▶ Given information:
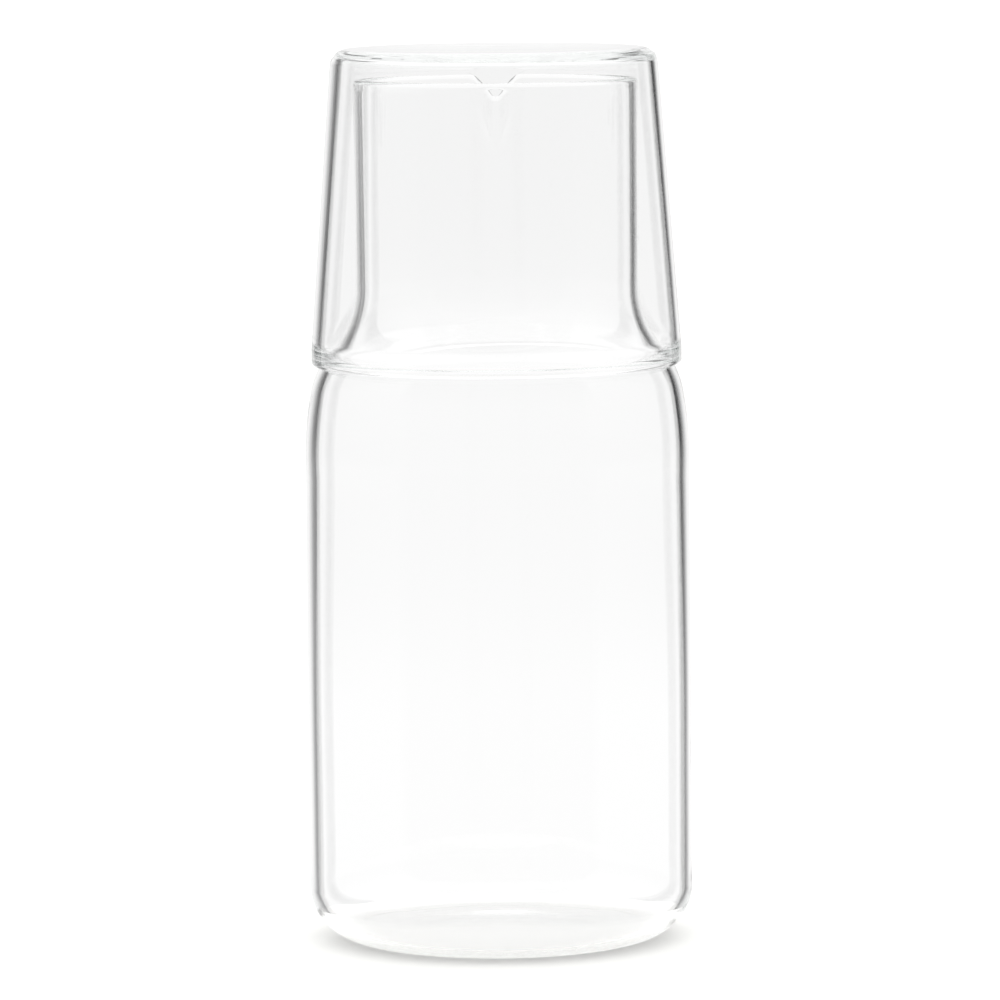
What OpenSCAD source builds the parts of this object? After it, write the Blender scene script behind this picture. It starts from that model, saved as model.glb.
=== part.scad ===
// Bedside carafe with a tapered tumbler kept upside down over its neck.
// Both pieces are clear borosilicate glass, round about the Z axis.
// The carafe stands on a flat ring at z = 0, its pouring spout points along +Y,
// and the tumbler's rim rests on the carafe's shoulder.

/* [Carafe] */
// Outside diameter of the body
body_d = 90; // [84:0.5:96]
// Height of the carafe, from the standing ring to the neck's rim
carafe_h = 202; // [192:1:214]
// Thickness of the blown wall
wall = 2; // [1.6:0.1:2.4]
// Height at which the straight side turns into the shoulder
side_h = 113.3; // [102:0.1:122]
// Radius of the heel, where the side turns under
heel_r = 12.5; // [8:0.5:16]
// Thickness of the floor
floor_t = 2.4; // [1.8:0.1:3.5]
// Height of the domed middle of the floor above the standing ring
floor_rise = 1.5; // [0.8:0.1:2.5]
// Radius of the domed middle of the floor
floor_rise_r = 27; // [22:0.5:29]

/* [Shoulder] */
// Radius of the gentle upper curve of the side
crown_r = 88; // [70:1:100]
// How far the gentle curve turns inwards, in degrees
crown_turn = 10; // [8:0.5:12]
// Radius of the round shoulder that follows it
shoulder_r = 21.3; // [18:0.1:24]
// Steepest lean of the shoulder, in degrees from the vertical
shoulder_turn = 41.5; // [38:0.5:46]

/* [Spout] */
// How far the spout's lip dips below the rim
spout_drop = 5.8; // [4.5:0.1:7]
// Lean of each side of the V from the vertical, in degrees
spout_side_lean = 38; // [32:1:42]
// Radius of the bottom of the V
spout_bottom_r = 1.3; // [1:0.1:1.6]
// Radius where the V runs out into the rim
spout_flare_r = 3; // [2:0.1:3.5]
// Depth below the rim of the point of the spout's conical channel
spout_root = 12.5; // [11:0.5:15]
// Half of the cone angle of the spout's channel, in degrees
spout_cone = 15; // [13:1:17]
// Air that the spout's tip leaves of the gap between neck and tumbler
spout_gap = 1.1; // [0.9:0.05:1.4]

/* [Tumbler] */
// How far the tumbler's rim stays inside the body's outline
rim_inset = 1.7; // [1.2:0.1:2.5]
// How much narrower the tumbler's radius is at its foot
taper = 5.3; // [4:0.1:6.5]
// Wall of the tumbler at its rim
mouth_t = 1.4; // [1.1:0.1:1.7]
// Wall of the tumbler at its foot
foot_wall_t = 1.8; // [1.4:0.1:2.2]
// Radius of the fire-polished bead on the tumbler's rim
bead_r = 1; // [0.9:0.05:1.2]
// Height of the straight band above the bead
band_h = 3; // [2:0.5:5]
// Thickness of the tumbler's foot
foot_t = 2.6; // [2:0.1:4]
// Outer radius of the foot's edge
foot_edge_r = 4; // [3:0.1:5]
// Inner radius of the foot's edge
foot_inner_r = 2.2; // [1.5:0.1:3]
// Depth of the shallow dish in the foot
foot_dish = 0.8; // [0.4:0.1:1.2]
// Width of the flat ring between the dish and the foot's edge
foot_ring_w = 4; // [2:0.5:6]

/* [Fit] */
// Air between the tumbler's bead and the shoulder that it rests on
seat_gap = 0.3; // [0.2:0.05:0.4]
// Air between the neck's rim and the tumbler's ceiling
headroom = 4.35; // [3:0.05:8]
// Air between the neck and the tumbler, level with the neck's rim
neck_gap = 3.4; // [2.4:0.1:4]

/* [Hidden] */
$fn = 144;
// Steps in each curved stretch of an outline
curve_steps = 8;
heel_steps = 12;
rim_steps = 8;
bead_steps = 12;
// How far a cutter runs past what it cuts
overrun = 1;

// The carafe's outline: centres of its arcs, as [radius, height]
body_r = body_d / 2;
crown_centre = [body_r - crown_r, side_h];
shoulder_centre = crown_centre + (crown_r - shoulder_r) * [cos(crown_turn), sin(crown_turn)];
shoulder_end = shoulder_centre + shoulder_r * [cos(shoulder_turn), sin(shoulder_turn)];

// The tumbler: its bead sits on the shoulder's arc, its ceiling clears the neck's rim
mouth_r = body_r - rim_inset;
bead_centre_r = mouth_r - bead_r;
seat_reach = shoulder_r + seat_gap + bead_r;
bead_z = shoulder_centre[1] + sqrt(pow(seat_reach, 2) - pow(bead_centre_r - shoulder_centre[0], 2));
ceiling_z = carafe_h + headroom;
foot_z = ceiling_z + foot_t;
foot_r = mouth_r - taper;
mouth_inner_r = mouth_r - mouth_t;
foot_inside_r = foot_r - foot_wall_t;
outer_lean = atan(taper / (foot_z - bead_z - band_h));
bead_end = acos((mouth_inner_r - bead_centre_r) / bead_r);
inner_lean = atan((mouth_inner_r - foot_inside_r) / (ceiling_z - bead_z - bead_r * sin(bead_end)));
dish_r = edge_centre_r(foot_r, foot_edge_r, outer_lean) - foot_ring_w;

// The neck fits inside the tumbler
inside_r_at_rim = foot_inside_r + headroom * tan(inner_lean);
neck_r = inside_r_at_rim - neck_gap;
neck_mid_r = neck_r - wall / 2;
throat_r = (shoulder_end[0] - neck_r) / (1 - cos(shoulder_turn));
throat_centre = [neck_r + throat_r, shoulder_end[1] + throat_r * sin(shoulder_turn)];
rim_z = carafe_h - wall / 2;

// The spout is a leaning cone pushed out of the neck's wall, under a V-shaped lip
spout_skin_share = 0.8;
spout_skin_t = wall * spout_skin_share;
spout_tip_y = neck_r + neck_gap - spout_gap - spout_skin_t;
spout_root_y = neck_mid_r - wall;
spout_lean = atan((spout_tip_y - spout_root_y) / (spout_root - spout_drop)) - spout_cone;

// Centre radius of an edge of radius r that rounds a leaning wall into a flat face
function edge_centre_r(wall_r, r, lean) = wall_r - r * (1 - sin(lean)) / cos(lean);

// Points of an arc, with its first point left out where it joins another arc
function arc(centre, r, from, to, steps, first = 0) = [
    for (i = [first:steps])
        let (a = from + (to - from) * i / steps)
        centre + r * [cos(a), sin(a)]
];

// Points from the axis outwards along a shallow dome of the given rise
function dome(z, r, rise) = [
    for (i = [0:curve_steps])
        let (x = r * i / curve_steps, ball_r = (r * r + rise * rise) / (2 * rise))
        [x, z + rise - ball_r + sqrt(ball_r * ball_r - x * x)]
];

function reversed(points) = [for (i = [len(points) - 1:-1:0]) points[i]];

// Outline of the carafe from the floor's centre to the foot of the rim, moved inwards by inset
function carafe_outline(inset, base_z) = concat(
    dome(base_z, floor_rise_r, floor_rise),
    arc([body_r - heel_r, base_z + heel_r - inset], heel_r - inset, -90, 0, heel_steps),
    arc(crown_centre, crown_r - inset, 0, crown_turn, curve_steps),
    arc(shoulder_centre, shoulder_r - inset, crown_turn, shoulder_turn, curve_steps, 1),
    arc(throat_centre, throat_r + inset, 180 + shoulder_turn, 180, curve_steps, 1)
);

// Blown wall of the carafe, with its rim rounded in the flame
module carafe_wall() {
    rim = arc([neck_mid_r, rim_z], wall / 2, 0, 180, rim_steps);
    rotate_extrude()
        polygon(concat(carafe_outline(0, 0), rim, reversed(carafe_outline(wall, floor_t))));
}

// Leaning cone of the spout's channel, its skin moved outwards by grow
module spout_channel(grow) {
    length = spout_root + wall;
    set_back = grow / sin(spout_cone);
    translate([0, spout_root_y, carafe_h - spout_root])
        rotate([-spout_lean, 0, 0])
            translate([0, 0, -set_back])
                cylinder(h = length + set_back, r1 = 0, r2 = (length + set_back) * tan(spout_cone));
}

// Glass pushed out of the neck's wall, up to just below the rim
module spout_skin() {
    difference() {
        spout_channel(spout_skin_t);
        translate([0, 0, carafe_h - 2 * spout_root])
            cylinder(h = 3 * spout_root, r = neck_mid_r);
        translate([-body_r, 0, rim_z])
            cube([body_d, body_d, 2 * spout_root]);
    }
}

// Everything above the V-shaped lip, as a prism along Y
module spout_notch() {
    lean = spout_side_lean;
    both_r = spout_bottom_r + spout_flare_r;
    flare_x = (sin(lean) * (spout_drop - both_r) + both_r) / cos(lean);
    right_flare = arc([flare_x, -spout_flare_r], spout_flare_r, 180 - lean, 90, curve_steps);
    left_flare = [for (p = reversed(right_flare)) [-p[0], p[1]]];
    bottom = arc([0, spout_bottom_r - spout_drop], spout_bottom_r, lean - 180, -lean, curve_steps);
    translate([0, body_r, carafe_h])
        rotate([90, 0, 0])
            linear_extrude(body_r - neck_r + wall + overrun)
                polygon(concat(left_flare, bottom, right_flare, [[flare_x, overrun], [-flare_x, overrun]]));
}

module carafe() {
    color([0.86, 0.93, 0.94, 0.45])
        difference() {
            union() {
                carafe_wall();
                spout_skin();
            }
            spout_channel(0);
            spout_notch();
        }
}

module tumbler() {
    outer_edge = [edge_centre_r(foot_r, foot_edge_r, outer_lean), foot_z - foot_edge_r];
    inner_edge = [edge_centre_r(foot_inside_r, foot_inner_r, inner_lean), ceiling_z - foot_inner_r];
    foot = [for (p = dome(-foot_z, dish_r, foot_dish)) [p[0], -p[1]]];
    bead = arc([bead_centre_r, bead_z], bead_r, 0, bead_end - 360, bead_steps);
    color([0.90, 0.95, 0.96, 0.45])
        rotate_extrude()
            polygon(concat(
                foot,
                arc(outer_edge, foot_edge_r, 90, outer_lean, curve_steps),
                [[mouth_r, bead_z + band_h]],
                bead,
                arc(inner_edge, foot_inner_r, inner_lean, 90, curve_steps),
                [[0, ceiling_z]]
            ));
}

carafe();
tumbler();
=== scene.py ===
"""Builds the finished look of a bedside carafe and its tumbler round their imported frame."""

import math

import bpy
from bpy.props import FloatProperty, PointerProperty, StringProperty
from mathutils import Matrix, Vector


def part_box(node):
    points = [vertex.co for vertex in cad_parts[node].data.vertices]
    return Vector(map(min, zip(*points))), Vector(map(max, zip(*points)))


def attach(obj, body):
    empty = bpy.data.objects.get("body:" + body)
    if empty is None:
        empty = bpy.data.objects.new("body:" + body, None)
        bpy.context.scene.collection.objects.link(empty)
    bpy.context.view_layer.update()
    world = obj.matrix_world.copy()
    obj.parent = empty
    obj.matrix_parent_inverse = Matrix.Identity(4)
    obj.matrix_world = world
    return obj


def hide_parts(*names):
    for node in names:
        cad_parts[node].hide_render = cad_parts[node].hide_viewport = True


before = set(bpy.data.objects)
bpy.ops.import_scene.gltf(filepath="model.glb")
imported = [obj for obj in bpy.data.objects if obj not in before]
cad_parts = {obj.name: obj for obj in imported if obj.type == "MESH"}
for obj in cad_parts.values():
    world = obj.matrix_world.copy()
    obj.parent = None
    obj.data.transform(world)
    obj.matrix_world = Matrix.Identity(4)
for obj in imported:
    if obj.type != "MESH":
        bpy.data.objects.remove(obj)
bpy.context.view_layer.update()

bl_info = {
    "name": "Bedside carafe with tumbler",
    "version": (1, 0, 0),
    "blender": (4, 5, 0),
    "location": "View3D > Sidebar > Carafe",
    "description": "Blows a clear glass carafe and tumbler in their frame, with a bright studio round them",
    "category": "Add Mesh",
}

CARAFE_LOW, CARAFE_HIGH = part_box("carafe")
TUMBLER_LOW, TUMBLER_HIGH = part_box("tumbler")
MM = 0.001

# Heights above the table: the carafe's wall is thin up to the first, thickest at the second and
# drawn out again from the third on. The neck stands aside from the fourth up, in full from the third.
THIN_Z, THICK_Z, NECK_Z, NECK_ASIDE_Z = 45 * MM, 120 * MM, 160 * MM, 125 * MM
# The inset at which the inner skin is drawn before its thickness follows its height
NOMINAL_WALL = 2 * MM
# Share of its width that the spout's channel keeps at its root
ROOT_SHARE = 0.55
# Height above the mouth over which the tumbler's inner skin moves aside
ASIDE_RUN = 6 * MM

# Spacing of an outline's points on its straight runs
SIDE_STEP, NECK_STEP, LIP_STEP, CEILING_STEP = 4 * MM, 6 * MM, 0.6 * MM, 3 * MM
# Points closer than this are welded into one
WELD = 0.002 * MM
# Sectors of half a turn, as (degrees, steps), with fine steps only across the spout
CARAFE_SECTORS = [(20, 40), (160, 112)]
TUMBLER_SECTORS = [(180, 240)]

# How many times longer than their spacing the draw lines are
DRAW_LINE_LENGTH = 24
# Share of its brightness that the floor paper keeps in its mottle
MOTTLE_SHARE = 0.985

SENSOR_WIDTH = 36.0
FLOOR_RADIUS = 30.0
# The papers lie just below the standing ring and each other, so that no two faces flicker
FLOOR_Z, ROUND_Z = -0.2 * MM, -0.1 * MM
# Light runs a long way inside the tumbler's foot before it leaves
BOUNCES = 160


# Properties

def length(name, description, millimetres):
    """A size in metres that the sidebar shows in the scene's length unit."""
    return FloatProperty(name=name, description=description, default=millimetres * MM,
                         min=0.0, unit="LENGTH", subtype="DISTANCE", precision=5)


def turn(name, description, degrees):
    """An angle, kept in radians and shown in degrees."""
    return FloatProperty(name=name, description=description, default=math.radians(degrees),
                         unit="ROTATION", subtype="ANGLE")


def amount(name, description, value, **limits):
    """A plain number, such as a brightness or a share."""
    return FloatProperty(name=name, description=description, default=value, **limits)


def shade(name, description, hex_value):
    """A colour as an sRGB hex value, such as F4F8F7."""
    return StringProperty(name=name, description=description, default=hex_value)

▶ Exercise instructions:
Write out exactly, please, the lines beginning at the start of the material and ending with the line that holds "shoulder_turn = 41.5; // [38:0.5:46]", both included.

▶ Solution to the problem:
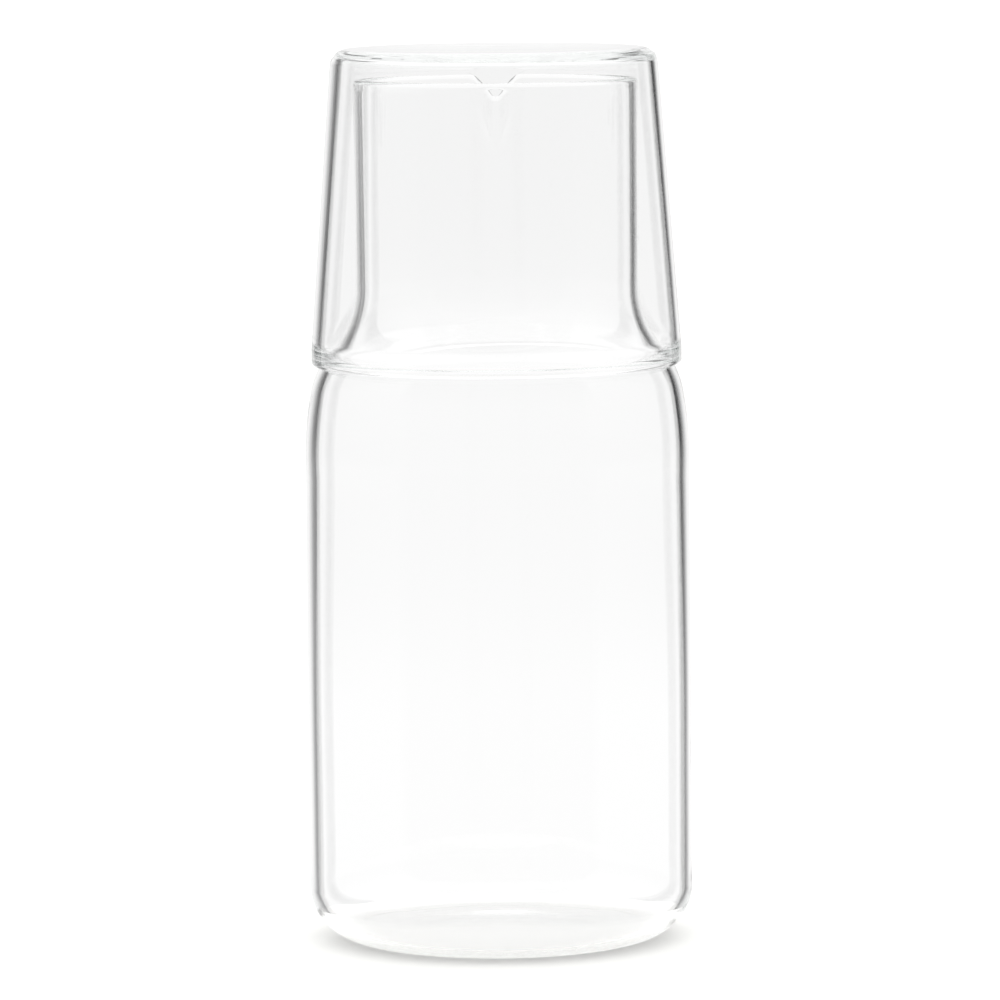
What OpenSCAD source builds the parts of this object? After it, write the Blender scene script behind this picture. It starts from that model, saved as model.glb.
=== part.scad ===
// Bedside carafe with a tapered tumbler kept upside down over its neck.
// Both pieces are clear borosilicate glass, round about the Z axis.
// The carafe stands on a flat ring at z = 0, its pouring spout points along +Y,
// and the tumbler's rim rests on the carafe's shoulder.

/* [Carafe] */
// Outside diameter of the body
body_d = 90; // [84:0.5:96]
// Height of the carafe, from the standing ring to the neck's rim
carafe_h = 202; // [192:1:214]
// Thickness of the blown wall
wall = 2; // [1.6:0.1:2.4]
// Height at which the straight side turns into the shoulder
side_h = 113.3; // [102:0.1:122]
// Radius of the heel, where the side turns under
heel_r = 12.5; // [8:0.5:16]
// Thickness of the floor
floor_t = 2.4; // [1.8:0.1:3.5]
// Height of the domed middle of the floor above the standing ring
floor_rise = 1.5; // [0.8:0.1:2.5]
// Radius of the domed middle of the floor
floor_rise_r = 27; // [22:0.5:29]

/* [Shoulder] */
// Radius of the gentle upper curve of the side
crown_r = 88; // [70:1:100]
// How far the gentle curve turns inwards, in degrees
crown_turn = 10; // [8:0.5:12]
// Radius of the round shoulder that follows it
shoulder_r = 21.3; // [18:0.1:24]
// Steepest lean of the shoulder, in degrees from the vertical
shoulder_turn = 41.5; // [38:0.5:46]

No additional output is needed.